---- Dataset content

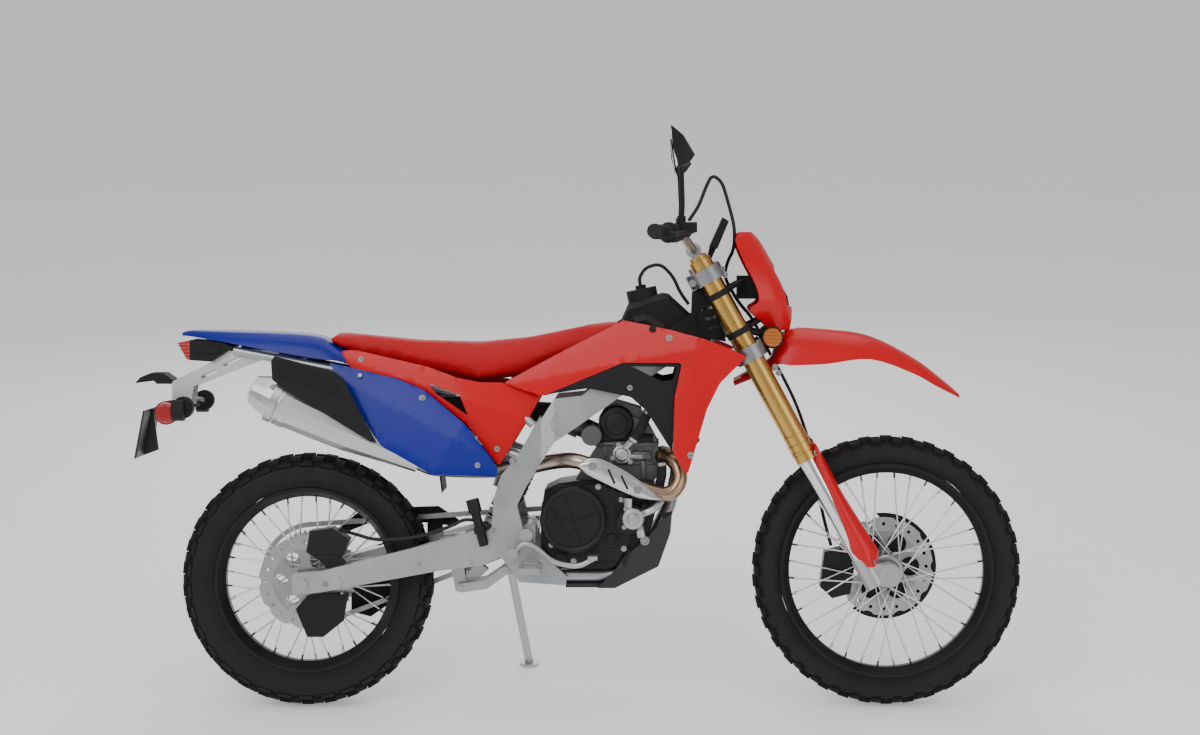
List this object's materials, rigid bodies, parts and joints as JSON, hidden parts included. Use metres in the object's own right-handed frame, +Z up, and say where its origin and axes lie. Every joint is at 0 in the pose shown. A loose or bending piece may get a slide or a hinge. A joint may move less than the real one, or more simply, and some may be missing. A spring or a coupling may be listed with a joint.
{
  "type": "dual sport motorcycle",
  "caption": "Light dual sport motorcycle with long-travel fork, spoked wheels, flat seat, high silencer and side stand, parked leaning on the stand.",
  "frame": {"origin": "bottom centre of the bounding box of the parked motorcycle, on the floor", "axes": "+X forward, +Y to the rider's left, +Z up; the motorcycle leans 10 degrees towards +Y"},
  "size_m": [2.31, 0.8222, 1.5396],
  "materials": {
    "tyre": "worn matt rubber",
    "black_metal": "satin black",
    "bare_aluminium": "satin cast",
    "silver_paint": "satin silver",
    "gold_anodised": "gold anodised",
    "chrome": "polished",
    "steel": "brushed",
    "header_steel": "heat-tinted",
    "red_plastic": "gloss",
    "blue_plastic": "gloss",
    "black_plastic": "matt",
    "grey_plastic": "matt",
    "seat_cover": "matt grained",
    "black_rubber": "matt",
    "red_lens": "clear tinted",
    "amber_lens": "clear tinted",
    "black_lacquer": "satin black, cast"
  },
  "bodies": {
    "chassis": {"airbox": "black_plastic", "chain": "steel", "crankcase": "black_lacquer", "cylinder": "bare_aluminium", "engine_covers": "black_lacquer", "exhaust_pipe": "header_steel", "footpegs": "steel", "fuel_cap": "black_plastic", "fuel_tank": "black_plastic", "lamp_housings": "black_plastic", "main_frame": "silver_paint", "muffler": "steel", "muffler_guard": "black_plastic", "number_panels": "blue_plastic", "pedals": "bare_aluminium", "pipe_shield": "steel", "plate_carrier": "bare_aluminium", "radiators": "bare_aluminium", "rear_axle": "steel", "rear_brake": "black_metal", "rear_fender": "blue_plastic", "rear_lenses": "red_lens", "rear_shock": "bare_aluminium", "rear_signals": "black_plastic", "seat": "seat_cover", "shock_linkage": "bare_aluminium", "shroud_inserts": "black_plastic", "side_cowls": "red_plastic", "skid_plate": "grey_plastic", "subframe": "silver_paint", "swingarm": "bare_aluminium", "swingarm_guards": "black_plastic", "tank_shrouds": "red_plastic", "wheel_liner": "black_plastic"},
    "steering": {"triple_clamps": "bare_aluminium", "fork_outer_tubes": "gold_anodised", "fork_inner_tubes": "chrome", "fork_lugs": "bare_aluminium", "front_axle": "steel", "fork_guards": "red_plastic", "front_fender": "red_plastic", "headlight_mask": "red_plastic", "headlight": "black_plastic", "front_signals": "amber_lens", "handlebar": "bare_aluminium", "grips": "black_rubber", "bar_controls": "black_plastic", "mirrors": "black_plastic", "front_caliper": "black_metal", "front_disc_guard": "black_plastic", "front_brake_hose": "black_rubber"},
    "front_wheel": {"front_tyre": "tyre", "front_wheel_rim": "black_metal", "front_disc": "steel"},
    "rear_wheel": {"rear_tyre": "tyre", "rear_wheel_rim": "black_metal", "rear_disc": "steel", "rear_sprocket": "steel"},
    "side_stand": {"side_stand": "bare_aluminium"}
  },
  "joints": [
    {"name": "steering", "type": "hinge", "parent": "chassis", "child": "steering", "pos_m": [0.92, -0.21928, 0.00243], "axis": [-0.4772, 0.1526, 0.8655], "range_deg": [-40, 40]},
    {"name": "front_wheel", "type": "hinge", "parent": "steering", "child": "front_wheel", "pos_m": [0.804, -0.15833, 0.3481], "axis": [0, 0.9848, -0.1736], "continuous": true},
    {"name": "rear_wheel", "type": "hinge", "parent": "chassis", "child": "rear_wheel", "pos_m": [-0.706, -0.16233, 0.32545], "axis": [0, 0.9848, -0.1736], "continuous": true},
    {"name": "side_stand", "type": "hinge", "parent": "chassis", "child": "side_stand", "pos_m": [-0.206, 0.00531, 0.35478], "axis": [0, 0.9997, -0.026], "range_deg": [0, 115]}
  ]
}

--------

*Task instructions*. Work out how many lines of the data hold the string "hinge". Reply with that number alone.

*Written reply*. 5